The reason why the way you're doing it won't work is because your pointing data to a (signed) string literal (char[]), so data has to be of type char*. You can't do that without explicitly casting "00000000", such as: (unsigned char*)"00000000".
Note that string literals aren't explicitly of type constchar[], however if you don't treat them as such and try and modify them, you will cause undefined behaviour - a lot of the times being an access violation error.

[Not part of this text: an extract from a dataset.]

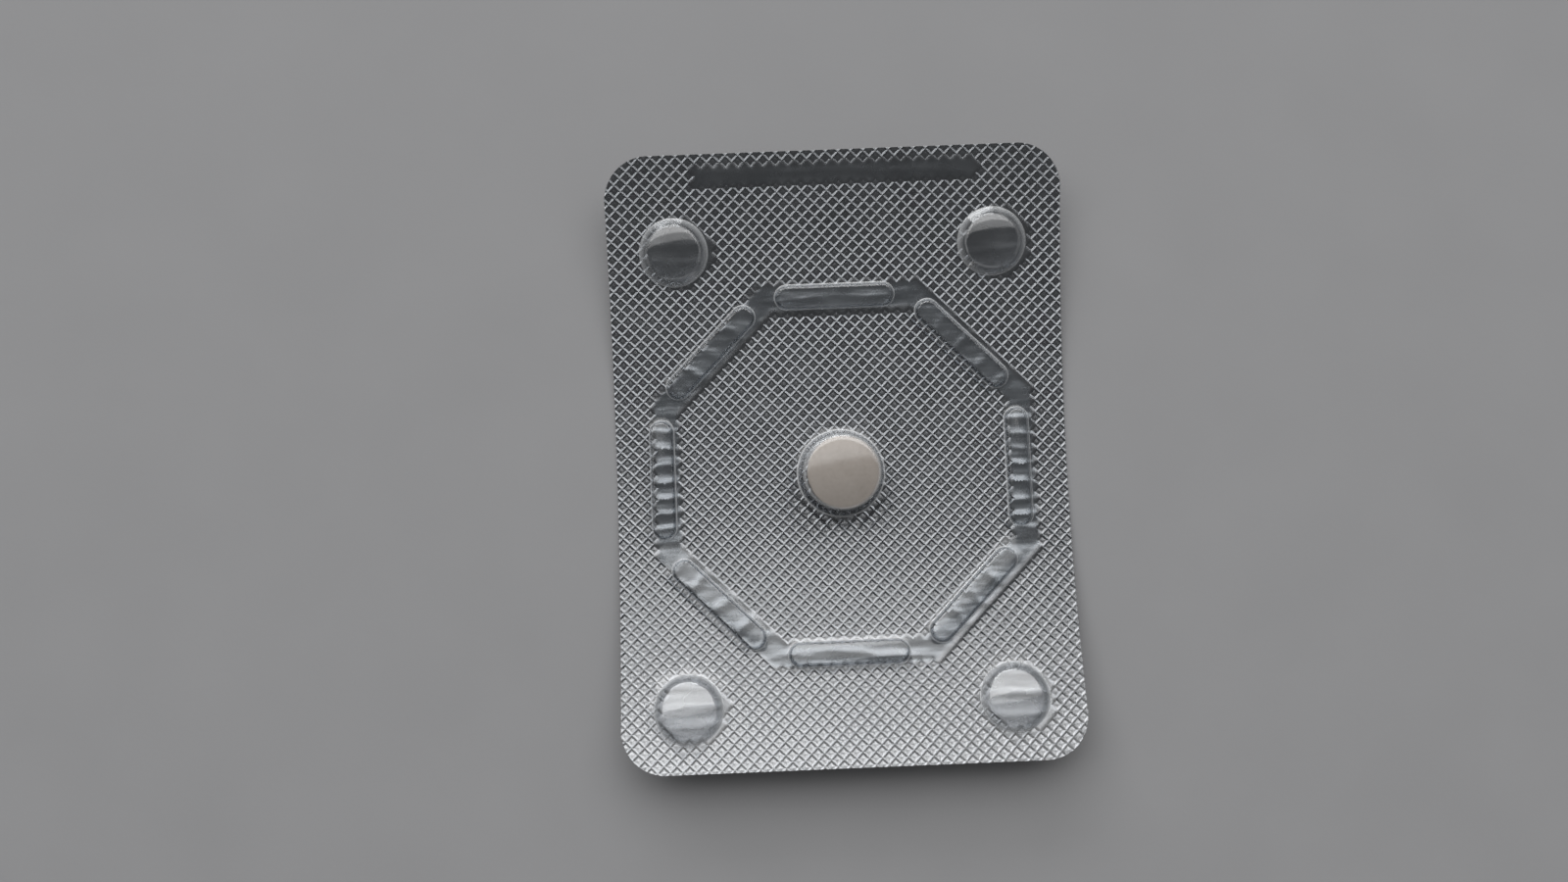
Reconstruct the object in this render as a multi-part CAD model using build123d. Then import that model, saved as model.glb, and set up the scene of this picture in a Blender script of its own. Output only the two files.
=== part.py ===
from build123d import *
from itertools import groupby
import math
import os

# A blister card for one tablet, lying with its pockets up. X runs across the card, Y along it
# and Z up. The origin is on the ground below the middle of the card. Lengths are millimetres.
# Places on the card are given flat, from its middle, and on_card bends them to the card's curl.

# Card: clear formed film with aluminium foil under it, die cut together. The gap between them
# is the seal lacquer.
card_width = 56.0
card_length = 75.6
corner_radius = 5.5
film_thickness = 0.25
foil_thickness = 0.04
seal_gap = 0.03
curl_radius = 129.0

# Embossed seal: square dents on the diagonal, pressed down into the film and through the foil.
# The real grid is about 1.1 from line to line. It is coarser here, to keep the faces few.
line_pitch = 2.5
dent_depth = 0.16
stud_depth = 0.14
# Studs that end this near the ground reach down to it, so that the card stands level
stand_reach = 0.06

# Smooth windows in the sealing plate, which lies a little to the right of the pockets
window_shift = 0.6
tablet_window = 11.6
round_window = 9.0
ring_window = 3.9
code_window_length = 35.5
code_window_width = 2.9
code_window_x = -0.4
code_window_inset = 3.4

# Layout: a tablet pocket in the middle, a round pocket near each corner, ribs on an octagon
layout_x = -0.2
layout_y = -2.1
round_inset_x = 8.35
round_inset_y = 9.7
rib_distance = 22.1
rib_count = 8

# Tablet: a straight band between two faces that slope to a flat middle
tablet_diameter = 9.0
tablet_flat_diameter = 4.6
tablet_band = 2.6
tablet_rise = 0.6
seat_gap = 0.02

# Pockets, measured outside. The film is thinner where it is drawn into a pocket.
pocket_wall = 0.18
side_gap = 0.75
top_gap = 0.35
tablet_pocket_draft = 7.0
tablet_pocket_bevel = 0.9
round_diameter = 8.5
round_height = 1.6
round_draft = 30.0
rib_length = 14.9
rib_width = 3.1
rib_height = 1.2
rib_draft = 20.0
foot_margin = 0.1
cut_through = 1.0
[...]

You're trying to assign string value to pointer to unsigned char. You cannot do that. If you have pointer, you can assign only memory address or NULL to that.
Use const char instead.
Your target variable is a pointer to an unsigned char. "00000000" is a string literal. It's type is const char[9]. You have two type mismatches here. One is that unsigned char and char are different types. The lack of a const qualifier is also a big problem.
You can do this:
unsigned char * data = (unsigned char *)"00000000";
But this is something you should not do. Ever. Casting away the constness of a string literal will get you in big trouble some day.
The following is a little better, but strictly speaking it is still unspecified behavior (maybe undefined behavior; I don't want to chase down which it is in the standard):
const unsigned char * data = (const unsigned char *)"00000000";
Here you are preserving the constness but you are changing the pointer type from char* to unsigned char*.
#Holland -
unsigned char * data = "00000000";
One very important point I'm not sure we're making clear: the string "00000000\0" (9 bytes, including delimiter) might be in READ-ONLY MEMORY (depending on your platform).

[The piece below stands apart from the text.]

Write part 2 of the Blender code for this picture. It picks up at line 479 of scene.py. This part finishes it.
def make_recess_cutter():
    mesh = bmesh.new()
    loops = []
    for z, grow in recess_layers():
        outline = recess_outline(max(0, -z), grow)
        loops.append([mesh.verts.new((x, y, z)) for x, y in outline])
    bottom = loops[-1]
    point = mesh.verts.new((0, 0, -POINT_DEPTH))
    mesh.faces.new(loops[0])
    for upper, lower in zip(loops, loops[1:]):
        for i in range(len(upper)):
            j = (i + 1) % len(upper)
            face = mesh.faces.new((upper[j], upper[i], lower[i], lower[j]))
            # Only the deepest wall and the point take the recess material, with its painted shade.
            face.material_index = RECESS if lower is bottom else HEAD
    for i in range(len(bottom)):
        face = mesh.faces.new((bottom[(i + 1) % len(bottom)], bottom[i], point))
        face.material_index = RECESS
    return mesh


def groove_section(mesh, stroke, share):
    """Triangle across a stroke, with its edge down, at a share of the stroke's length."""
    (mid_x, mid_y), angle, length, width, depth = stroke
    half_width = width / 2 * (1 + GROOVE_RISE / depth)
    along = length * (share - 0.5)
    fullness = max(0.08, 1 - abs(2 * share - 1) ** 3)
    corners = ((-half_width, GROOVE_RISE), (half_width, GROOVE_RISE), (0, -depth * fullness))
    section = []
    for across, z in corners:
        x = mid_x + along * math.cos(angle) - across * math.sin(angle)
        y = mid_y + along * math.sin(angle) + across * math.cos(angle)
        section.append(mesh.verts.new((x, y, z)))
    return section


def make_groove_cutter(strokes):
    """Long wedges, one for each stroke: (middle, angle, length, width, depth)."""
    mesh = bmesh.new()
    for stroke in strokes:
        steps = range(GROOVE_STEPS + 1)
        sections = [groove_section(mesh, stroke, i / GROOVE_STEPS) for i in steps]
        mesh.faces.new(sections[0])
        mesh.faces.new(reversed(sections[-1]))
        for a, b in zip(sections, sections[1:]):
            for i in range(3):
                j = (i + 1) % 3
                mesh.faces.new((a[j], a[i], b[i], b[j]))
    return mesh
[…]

In other words, if you defined your variable ("data") this way, and you passed it to a function that might try to CHANGE "data" ... then you could get an ACCESS VIOLATION.
The solution is:
1) declare as "const char *" (as the others have already said)
... and ...
2) TREAT it as "const char *" (do NOT modify its contents, or pass it to a function that might modify its contents).